Part of what I said to my sister was true, part was slightly bullshit. Her moves are, indeed, terrific. Her voice, however, is another matter. My sister's unwillingness to submit to the drudgery of regular singing lessons is a by-product of the supreme self-confidence with which she was born. That self-confidence has overridden any lack of training. She's a showman—some may have better voices, but she is the living embodiment of the fact that discipline, vision, ambition, determination, drive, and, of course, self-confidence are what make a superstar. Her legendary self-confidence also seems to be a family trait that I've inherited: I relish testing myself and I always embrace a challenge. Although I've been a designer, an artist, and am now a director, I have eschewed any formal training in these disciplines. Moreover, like my sister, I rarely submit to authority and prefer to plunge into a career and learn as I go along.

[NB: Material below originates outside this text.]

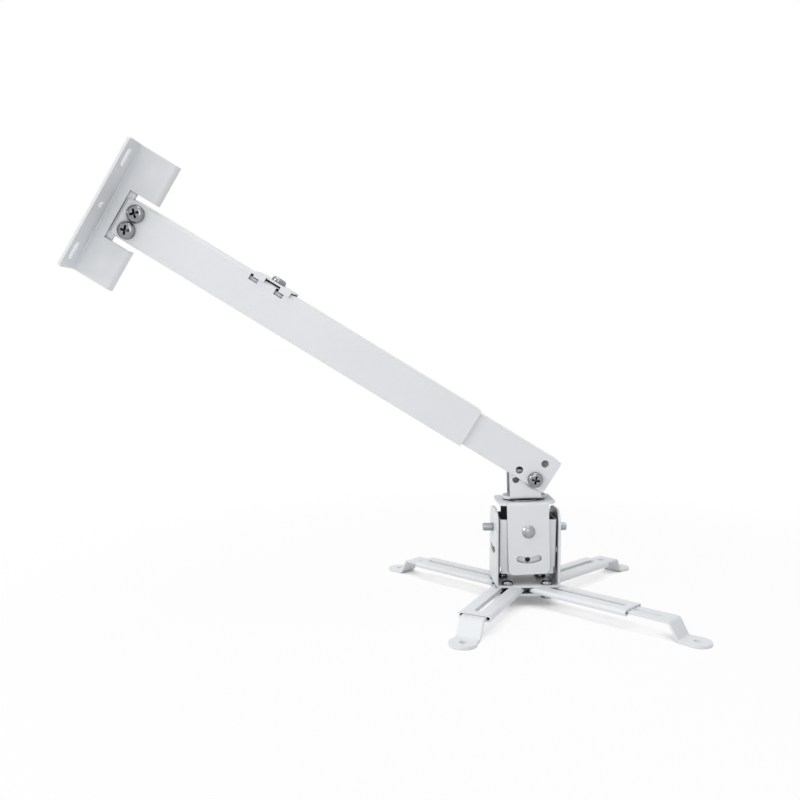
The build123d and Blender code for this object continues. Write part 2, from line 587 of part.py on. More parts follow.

Until now, our strategy has worked for both of us, but now Madonna is starting to realize that the lack of a strict regimen of vocal training means that her voice is too thin for the demands she now places on it. One of her solutions is to hire Donna to be one of her backup singers, as her voice mirrors and supports Madonna's. In contrast, Niki is on hand to provide the soul. Most of the time, Donna and Niki compete over who gets to sing which harmony, who is closest to Madonna, and who gets the most attention from her.

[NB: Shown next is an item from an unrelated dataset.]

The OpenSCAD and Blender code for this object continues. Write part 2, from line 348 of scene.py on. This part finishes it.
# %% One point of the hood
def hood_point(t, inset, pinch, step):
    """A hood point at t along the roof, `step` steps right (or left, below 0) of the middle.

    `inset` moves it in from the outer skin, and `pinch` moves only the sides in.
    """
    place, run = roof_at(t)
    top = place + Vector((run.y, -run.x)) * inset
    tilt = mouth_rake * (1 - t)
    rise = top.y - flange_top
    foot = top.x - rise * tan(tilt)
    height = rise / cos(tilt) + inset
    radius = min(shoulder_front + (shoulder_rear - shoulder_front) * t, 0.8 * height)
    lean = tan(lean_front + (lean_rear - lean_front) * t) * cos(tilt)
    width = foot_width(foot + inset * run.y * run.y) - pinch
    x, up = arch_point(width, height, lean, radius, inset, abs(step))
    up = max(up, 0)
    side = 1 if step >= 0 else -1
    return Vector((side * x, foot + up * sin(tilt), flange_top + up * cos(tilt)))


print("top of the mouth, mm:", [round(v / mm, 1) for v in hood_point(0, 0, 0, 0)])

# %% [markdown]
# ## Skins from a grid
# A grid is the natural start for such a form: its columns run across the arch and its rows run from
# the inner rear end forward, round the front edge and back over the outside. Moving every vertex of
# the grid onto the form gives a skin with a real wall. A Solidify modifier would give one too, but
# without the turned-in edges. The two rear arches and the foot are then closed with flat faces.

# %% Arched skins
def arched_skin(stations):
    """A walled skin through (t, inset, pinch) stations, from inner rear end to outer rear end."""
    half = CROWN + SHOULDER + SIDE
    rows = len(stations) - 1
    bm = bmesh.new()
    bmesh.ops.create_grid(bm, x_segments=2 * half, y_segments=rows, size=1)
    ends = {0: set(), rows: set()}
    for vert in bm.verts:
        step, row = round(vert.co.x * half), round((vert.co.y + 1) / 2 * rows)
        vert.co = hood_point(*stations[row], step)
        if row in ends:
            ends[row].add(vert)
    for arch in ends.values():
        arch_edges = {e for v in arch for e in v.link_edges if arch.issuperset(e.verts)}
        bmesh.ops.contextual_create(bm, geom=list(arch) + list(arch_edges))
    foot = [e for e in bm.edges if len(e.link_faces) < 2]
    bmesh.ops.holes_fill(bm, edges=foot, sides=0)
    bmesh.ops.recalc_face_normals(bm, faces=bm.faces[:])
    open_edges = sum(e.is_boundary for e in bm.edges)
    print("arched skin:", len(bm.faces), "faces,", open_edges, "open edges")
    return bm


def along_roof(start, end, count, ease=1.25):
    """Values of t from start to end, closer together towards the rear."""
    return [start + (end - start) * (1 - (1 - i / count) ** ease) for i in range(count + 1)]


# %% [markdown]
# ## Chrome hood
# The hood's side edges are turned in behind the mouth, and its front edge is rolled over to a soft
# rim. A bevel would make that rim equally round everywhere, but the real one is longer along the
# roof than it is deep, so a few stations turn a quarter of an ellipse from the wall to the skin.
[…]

Niki has a better voice than Madonna. Her voice is fully trained, and Madonna fights to keep her at bay because Niki is fully capable of drowning her out and often does. When that happens, Madonna sometimes orders Niki's mike to be switched off.

Once or twice, Madonna has even raised the possibility of firing Niki. Not that she would ever do it herself. A remarkable chink in my sister's dominatrix-style armor is that—although she makes a big show of screaming orders to her underlings during rehearsal, on the road, and, in particular, when she is playing to the cameras as in
Truth or Dare
—she is utterly terrified of confrontation, avoids it at all costs, can never bring herself to fire anyone face-to-face, and always delegates that task to one of her minions, usually me.

 

M
ADONNA IS SINGING
“Holiday” now and, transformed by her blond Afro wig and sequined clothes, is every inch the seventies disco queen, skipping around the stage, joyful, euphoric, completely relaxed and happy. For the first time tonight, I catch her eye and wink. She winks back at me. A few moments later, she throws me a quick, triumphant smile, a tacit acknowledgment that all our work together has paid off, and that
The Girlie Show
is a success. I smile back, elated by our complicity. She ends the show on “Everybody”—her first hit and the first song she ever cowrote—the audience goes wild, and the stadium floor heaves with the dancing crowds.

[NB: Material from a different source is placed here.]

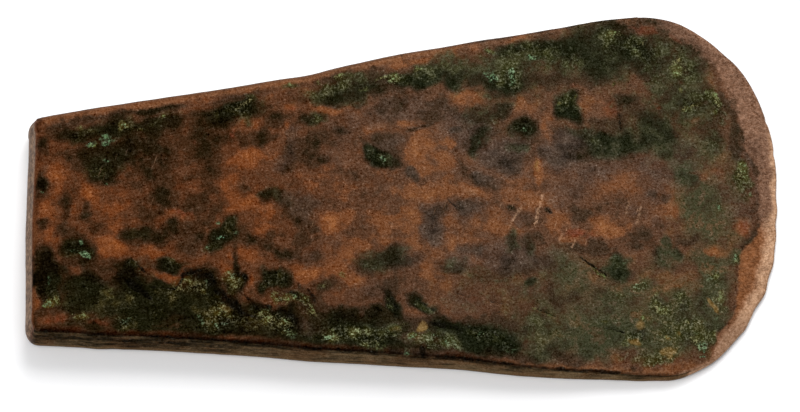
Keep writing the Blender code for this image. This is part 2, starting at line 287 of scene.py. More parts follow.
PATCHES[Coat.GREY_FILM] = patches(
    (34, 6, 24, 16, 35), (14, 2, 26, 20, 25), (50, 0, 16, 20, 30), (10, 24, 30, 6, 35, 6),
    (-38, 9, 12, 8, 20), (-18, 14.6, 2.4, 4.6, 100, -15), (-19.4, 8, 4, 3.6, 100), (-17, 1, 8, 6, 70),
    (-9, 12, 9, 10, 50), (-4, 16.6, 8, 5, 60), (-14, -8, 14, 4, 50, 8), (5.2, -4.2, 5.4, 8, 100, -15),
    (0, -11, 8, 5, 60), (4, 17, 10, 4, 60, 8), (11.4, 13.6, 9, 7, 75), (18.4, 8, 9, 8, 90, 15),
    (14, 3.6, 4, 4, 80), (28.4, 8.4, 7, 8, 100), (28, 1, 8, 6, 60), (11.6, -2, 7, 4, 70, -10),
    (14, -11, 16, 7, 75), (21, -10, 8, 6, 90), (19, -4.4, 6, 3, 50), (27, -12, 8, 6, 50),
    (34, 4.6, 9, 5, 50), (44, 4, 8, 8, 60), (50, 7, 7, 8, 60), (40, -3, 10, 4, 45), (57.6, -3, 6, 8, 60),
    (45, -5.6, 7, 4, 40), (-35, -5, 7, 6, 50), (3, 5, 4, 3, 60), (48, -18, 6, 6, 40), (32, -21, 12, 5, 40),
    (-19, -21, 9, 3, 60, -15), (-6, -16, 10, 4, 50), (9, -18.4, 14, 5, 50, -5), (22, -17.4, 10, 4, 50),
    (61.6, 2, 3, 12, 50), (0, 12, 7, 4, 50), (48, 2, 10, 8, 30), (-18.2, 11, 3, 12, 70, -8),
    (60.4, 6, 3, 6, 30), (-26, 21.8, 18, 2.8, 50, 6), (-50.5, -12, 6, 3, 40, -25),
)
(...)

Madonna exits the stage. After a few minutes, a performer in the blue satin Pierrot costume and sad-clown mask reappears. This time—although the audience won't know it until she removes her mask—Madonna is playing the clown.

As children, we were rarely taken to the circus, but as adults, Madonna and I loved seeing Cirque du Soleil in Battery Park, Manhattan. We both loved the Cirque du Soleil because of the sexy, bizarre, and fresh way in which they approached the concept of the circus. The Cirque went on to become a great inspiration on our future work together and, in particular, on
The Girlie Show
. There is, however, something of an irony in my sister dressing as a clown, because she is the world's worst joke teller. I cringe whenever she attempts to tell a joke, either in private or in public, because she always botches the punch line.

I understand that her basic inability to be truly funny stems from the childhood loss of our mother. For even in the midst of the upbeat
Girlie Show,
amid the worship of the crowd, the intoxication of the night, the sad clown eyes betray a profound truth about my sister. Like me, somewhere deep inside—because we lost our mother when we were so young—no matter how far Madonna climbs, how famous she becomes, how wealthy, and how loved, her soul will always be pervaded by a secret sadness. Just listen to some of the lyrics she has written during her twenty-five-year career, for such songs as “Oh Father” and “Live to Tell,” to name a few.